Data excerpt:
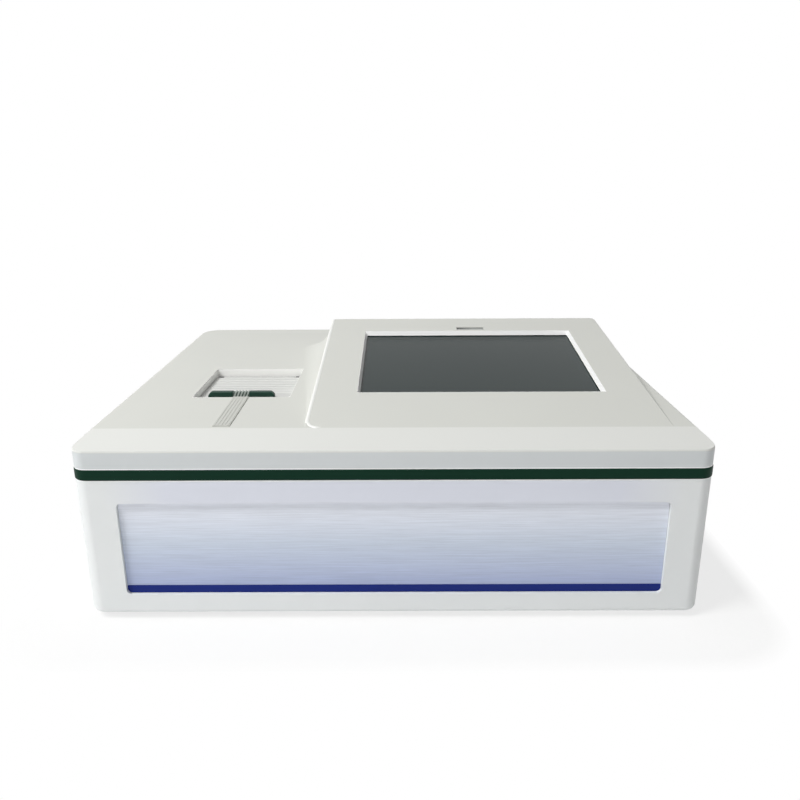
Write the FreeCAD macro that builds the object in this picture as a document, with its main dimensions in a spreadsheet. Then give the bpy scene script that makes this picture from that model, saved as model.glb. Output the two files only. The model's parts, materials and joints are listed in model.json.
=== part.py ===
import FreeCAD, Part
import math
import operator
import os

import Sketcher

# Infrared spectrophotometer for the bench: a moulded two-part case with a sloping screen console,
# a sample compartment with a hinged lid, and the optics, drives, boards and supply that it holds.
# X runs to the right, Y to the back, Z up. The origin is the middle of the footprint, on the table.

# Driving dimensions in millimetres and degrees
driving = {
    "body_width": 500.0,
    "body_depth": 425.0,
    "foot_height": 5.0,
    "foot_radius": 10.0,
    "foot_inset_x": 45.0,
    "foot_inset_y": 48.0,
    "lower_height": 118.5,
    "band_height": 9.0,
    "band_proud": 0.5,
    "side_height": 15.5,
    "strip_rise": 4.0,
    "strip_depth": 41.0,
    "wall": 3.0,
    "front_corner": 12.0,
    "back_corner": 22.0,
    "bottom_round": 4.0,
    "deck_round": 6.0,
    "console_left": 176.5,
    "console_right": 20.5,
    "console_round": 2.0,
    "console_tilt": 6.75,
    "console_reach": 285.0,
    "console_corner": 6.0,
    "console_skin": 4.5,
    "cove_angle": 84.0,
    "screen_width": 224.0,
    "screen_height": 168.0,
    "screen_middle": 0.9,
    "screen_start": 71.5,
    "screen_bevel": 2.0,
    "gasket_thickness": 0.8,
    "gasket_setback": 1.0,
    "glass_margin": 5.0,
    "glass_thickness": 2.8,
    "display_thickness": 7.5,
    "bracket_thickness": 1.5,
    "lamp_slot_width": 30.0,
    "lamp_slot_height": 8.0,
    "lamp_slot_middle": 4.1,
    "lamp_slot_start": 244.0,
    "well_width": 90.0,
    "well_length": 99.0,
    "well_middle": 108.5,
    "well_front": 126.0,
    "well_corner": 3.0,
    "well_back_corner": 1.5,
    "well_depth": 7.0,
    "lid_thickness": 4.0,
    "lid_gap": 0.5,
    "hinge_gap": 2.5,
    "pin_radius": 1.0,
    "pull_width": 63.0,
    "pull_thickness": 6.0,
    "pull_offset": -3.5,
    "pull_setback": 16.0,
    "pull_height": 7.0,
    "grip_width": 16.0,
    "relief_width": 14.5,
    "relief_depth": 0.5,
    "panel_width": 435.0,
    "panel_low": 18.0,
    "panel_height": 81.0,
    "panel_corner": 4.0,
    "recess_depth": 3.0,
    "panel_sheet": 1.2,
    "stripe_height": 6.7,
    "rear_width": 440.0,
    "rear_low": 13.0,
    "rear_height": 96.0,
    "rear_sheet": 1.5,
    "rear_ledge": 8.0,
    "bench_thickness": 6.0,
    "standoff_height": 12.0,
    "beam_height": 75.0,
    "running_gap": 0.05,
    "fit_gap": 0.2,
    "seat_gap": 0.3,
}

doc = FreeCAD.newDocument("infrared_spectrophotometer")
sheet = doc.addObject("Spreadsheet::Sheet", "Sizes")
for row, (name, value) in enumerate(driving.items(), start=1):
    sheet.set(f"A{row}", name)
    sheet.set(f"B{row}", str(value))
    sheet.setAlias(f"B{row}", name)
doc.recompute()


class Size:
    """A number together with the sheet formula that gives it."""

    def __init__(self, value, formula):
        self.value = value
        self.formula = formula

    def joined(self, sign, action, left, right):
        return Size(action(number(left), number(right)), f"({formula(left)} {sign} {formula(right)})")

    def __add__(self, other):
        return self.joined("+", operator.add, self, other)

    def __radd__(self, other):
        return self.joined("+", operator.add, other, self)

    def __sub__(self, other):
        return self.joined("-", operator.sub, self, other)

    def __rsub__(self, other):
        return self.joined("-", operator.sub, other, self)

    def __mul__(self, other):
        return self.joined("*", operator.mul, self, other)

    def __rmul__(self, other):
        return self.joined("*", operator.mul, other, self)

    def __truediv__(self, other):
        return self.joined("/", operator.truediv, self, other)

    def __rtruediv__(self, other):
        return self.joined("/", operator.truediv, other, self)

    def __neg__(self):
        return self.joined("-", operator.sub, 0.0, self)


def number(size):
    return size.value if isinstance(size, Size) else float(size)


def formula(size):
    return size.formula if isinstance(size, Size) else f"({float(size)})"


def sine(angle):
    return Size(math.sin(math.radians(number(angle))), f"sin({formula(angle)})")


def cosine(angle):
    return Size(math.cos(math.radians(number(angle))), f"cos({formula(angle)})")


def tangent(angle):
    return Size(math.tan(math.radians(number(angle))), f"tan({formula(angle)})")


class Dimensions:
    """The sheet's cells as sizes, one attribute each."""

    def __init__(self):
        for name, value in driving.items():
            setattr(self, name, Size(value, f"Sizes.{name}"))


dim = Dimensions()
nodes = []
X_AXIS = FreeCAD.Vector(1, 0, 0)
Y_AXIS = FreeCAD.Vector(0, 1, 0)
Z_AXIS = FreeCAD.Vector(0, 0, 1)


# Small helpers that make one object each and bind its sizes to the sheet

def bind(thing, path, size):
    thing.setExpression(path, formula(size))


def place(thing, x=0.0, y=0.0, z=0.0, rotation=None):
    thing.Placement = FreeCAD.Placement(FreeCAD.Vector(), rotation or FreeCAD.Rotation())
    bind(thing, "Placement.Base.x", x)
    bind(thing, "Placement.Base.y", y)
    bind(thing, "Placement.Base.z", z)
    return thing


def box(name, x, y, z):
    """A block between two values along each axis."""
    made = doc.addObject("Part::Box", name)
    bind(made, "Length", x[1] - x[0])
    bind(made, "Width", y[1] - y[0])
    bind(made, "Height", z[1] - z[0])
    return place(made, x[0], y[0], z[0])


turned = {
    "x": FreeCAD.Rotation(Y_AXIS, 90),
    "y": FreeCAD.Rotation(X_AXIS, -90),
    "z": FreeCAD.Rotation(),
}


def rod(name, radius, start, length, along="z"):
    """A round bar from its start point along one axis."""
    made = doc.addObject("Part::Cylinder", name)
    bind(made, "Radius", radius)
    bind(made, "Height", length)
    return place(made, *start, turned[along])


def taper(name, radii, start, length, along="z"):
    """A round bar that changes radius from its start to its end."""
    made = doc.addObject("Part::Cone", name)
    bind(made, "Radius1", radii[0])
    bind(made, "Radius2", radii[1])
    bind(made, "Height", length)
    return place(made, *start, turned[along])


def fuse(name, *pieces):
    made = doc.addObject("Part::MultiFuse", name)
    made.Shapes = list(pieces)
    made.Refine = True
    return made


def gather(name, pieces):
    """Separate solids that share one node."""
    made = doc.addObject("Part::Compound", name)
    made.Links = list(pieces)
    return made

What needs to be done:
The data above must be returned in full, exactly as written.

Answer:
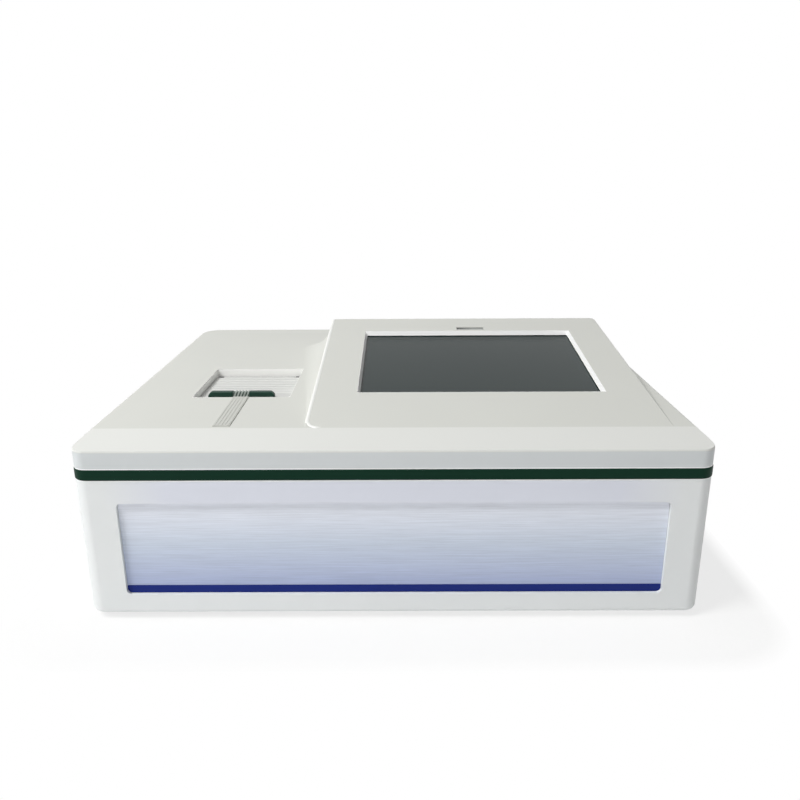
Write the FreeCAD macro that builds the object in this picture as a document, with its main dimensions in a spreadsheet. Then give the bpy scene script that makes this picture from that model, saved as model.glb. Output the two files only. The model's parts, materials and joints are listed in model.json.
=== part.py ===
import FreeCAD, Part
import math
import operator
import os

import Sketcher

# Infrared spectrophotometer for the bench: a moulded two-part case with a sloping screen console,
# a sample compartment with a hinged lid, and the optics, drives, boards and supply that it holds.
# X runs to the right, Y to the back, Z up. The origin is the middle of the footprint, on the table.

# Driving dimensions in millimetres and degrees
driving = {
    "body_width": 500.0,
    "body_depth": 425.0,
    "foot_height": 5.0,
    "foot_radius": 10.0,
    "foot_inset_x": 45.0,
    "foot_inset_y": 48.0,
    "lower_height": 118.5,
    "band_height": 9.0,
    "band_proud": 0.5,
    "side_height": 15.5,
    "strip_rise": 4.0,
    "strip_depth": 41.0,
    "wall": 3.0,
    "front_corner": 12.0,
    "back_corner": 22.0,
    "bottom_round": 4.0,
    "deck_round": 6.0,
    "console_left": 176.5,
    "console_right": 20.5,
    "console_round": 2.0,
    "console_tilt": 6.75,
    "console_reach": 285.0,
    "console_corner": 6.0,
    "console_skin": 4.5,
    "cove_angle": 84.0,
    "screen_width": 224.0,
    "screen_height": 168.0,
    "screen_middle": 0.9,
    "screen_start": 71.5,
    "screen_bevel": 2.0,
    "gasket_thickness": 0.8,
    "gasket_setback": 1.0,
    "glass_margin": 5.0,
    "glass_thickness": 2.8,
    "display_thickness": 7.5,
    "bracket_thickness": 1.5,
    "lamp_slot_width": 30.0,
    "lamp_slot_height": 8.0,
    "lamp_slot_middle": 4.1,
    "lamp_slot_start": 244.0,
    "well_width": 90.0,
    "well_length": 99.0,
    "well_middle": 108.5,
    "well_front": 126.0,
    "well_corner": 3.0,
    "well_back_corner": 1.5,
    "well_depth": 7.0,
    "lid_thickness": 4.0,
    "lid_gap": 0.5,
    "hinge_gap": 2.5,
    "pin_radius": 1.0,
    "pull_width": 63.0,
    "pull_thickness": 6.0,
    "pull_offset": -3.5,
    "pull_setback": 16.0,
    "pull_height": 7.0,
    "grip_width": 16.0,
    "relief_width": 14.5,
    "relief_depth": 0.5,
    "panel_width": 435.0,
    "panel_low": 18.0,
    "panel_height": 81.0,
    "panel_corner": 4.0,
    "recess_depth": 3.0,
    "panel_sheet": 1.2,
    "stripe_height": 6.7,
    "rear_width": 440.0,
    "rear_low": 13.0,
    "rear_height": 96.0,
    "rear_sheet": 1.5,
    "rear_ledge": 8.0,
    "bench_thickness": 6.0,
    "standoff_height": 12.0,
    "beam_height": 75.0,
    "running_gap": 0.05,
    "fit_gap": 0.2,
    "seat_gap": 0.3,
}

doc = FreeCAD.newDocument("infrared_spectrophotometer")
sheet = doc.addObject("Spreadsheet::Sheet", "Sizes")
for row, (name, value) in enumerate(driving.items(), start=1):
    sheet.set(f"A{row}", name)
    sheet.set(f"B{row}", str(value))
    sheet.setAlias(f"B{row}", name)
doc.recompute()


class Size:
    """A number together with the sheet formula that gives it."""

    def __init__(self, value, formula):
        self.value = value
        self.formula = formula

    def joined(self, sign, action, left, right):
        return Size(action(number(left), number(right)), f"({formula(left)} {sign} {formula(right)})")

    def __add__(self, other):
        return self.joined("+", operator.add, self, other)

    def __radd__(self, other):
        return self.joined("+", operator.add, other, self)

    def __sub__(self, other):
        return self.joined("-", operator.sub, self, other)

    def __rsub__(self, other):
        return self.joined("-", operator.sub, other, self)

    def __mul__(self, other):
        return self.joined("*", operator.mul, self, other)

    def __rmul__(self, other):
        return self.joined("*", operator.mul, other, self)

    def __truediv__(self, other):
        return self.joined("/", operator.truediv, self, other)

    def __rtruediv__(self, other):
        return self.joined("/", operator.truediv, other, self)

    def __neg__(self):
        return self.joined("-", operator.sub, 0.0, self)


def number(size):
    return size.value if isinstance(size, Size) else float(size)


def formula(size):
    return size.formula if isinstance(size, Size) else f"({float(size)})"


def sine(angle):
    return Size(math.sin(math.radians(number(angle))), f"sin({formula(angle)})")


def cosine(angle):
    return Size(math.cos(math.radians(number(angle))), f"cos({formula(angle)})")


def tangent(angle):
    return Size(math.tan(math.radians(number(angle))), f"tan({formula(angle)})")


class Dimensions:
    """The sheet's cells as sizes, one attribute each."""

    def __init__(self):
        for name, value in driving.items():
            setattr(self, name, Size(value, f"Sizes.{name}"))


dim = Dimensions()
nodes = []
X_AXIS = FreeCAD.Vector(1, 0, 0)
Y_AXIS = FreeCAD.Vector(0, 1, 0)
Z_AXIS = FreeCAD.Vector(0, 0, 1)


# Small helpers that make one object each and bind its sizes to the sheet

def bind(thing, path, size):
    thing.setExpression(path, formula(size))


def place(thing, x=0.0, y=0.0, z=0.0, rotation=None):
    thing.Placement = FreeCAD.Placement(FreeCAD.Vector(), rotation or FreeCAD.Rotation())
    bind(thing, "Placement.Base.x", x)
    bind(thing, "Placement.Base.y", y)
    bind(thing, "Placement.Base.z", z)
    return thing


def box(name, x, y, z):
    """A block between two values along each axis."""
    made = doc.addObject("Part::Box", name)
    bind(made, "Length", x[1] - x[0])
    bind(made, "Width", y[1] - y[0])
    bind(made, "Height", z[1] - z[0])
    return place(made, x[0], y[0], z[0])


turned = {
    "x": FreeCAD.Rotation(Y_AXIS, 90),
    "y": FreeCAD.Rotation(X_AXIS, -90),
    "z": FreeCAD.Rotation(),
}


def rod(name, radius, start, length, along="z"):
    """A round bar from its start point along one axis."""
    made = doc.addObject("Part::Cylinder", name)
    bind(made, "Radius", radius)
    bind(made, "Height", length)
    return place(made, *start, turned[along])


def taper(name, radii, start, length, along="z"):
    """A round bar that changes radius from its start to its end."""
    made = doc.addObject("Part::Cone", name)
    bind(made, "Radius1", radii[0])
    bind(made, "Radius2", radii[1])
    bind(made, "Height", length)
    return place(made, *start, turned[along])


def fuse(name, *pieces):
    made = doc.addObject("Part::MultiFuse", name)
    made.Shapes = list(pieces)
    made.Refine = True
    return made


def gather(name, pieces):
    """Separate solids that share one node."""
    made = doc.addObject("Part::Compound", name)
    made.Links = list(pieces)
    return made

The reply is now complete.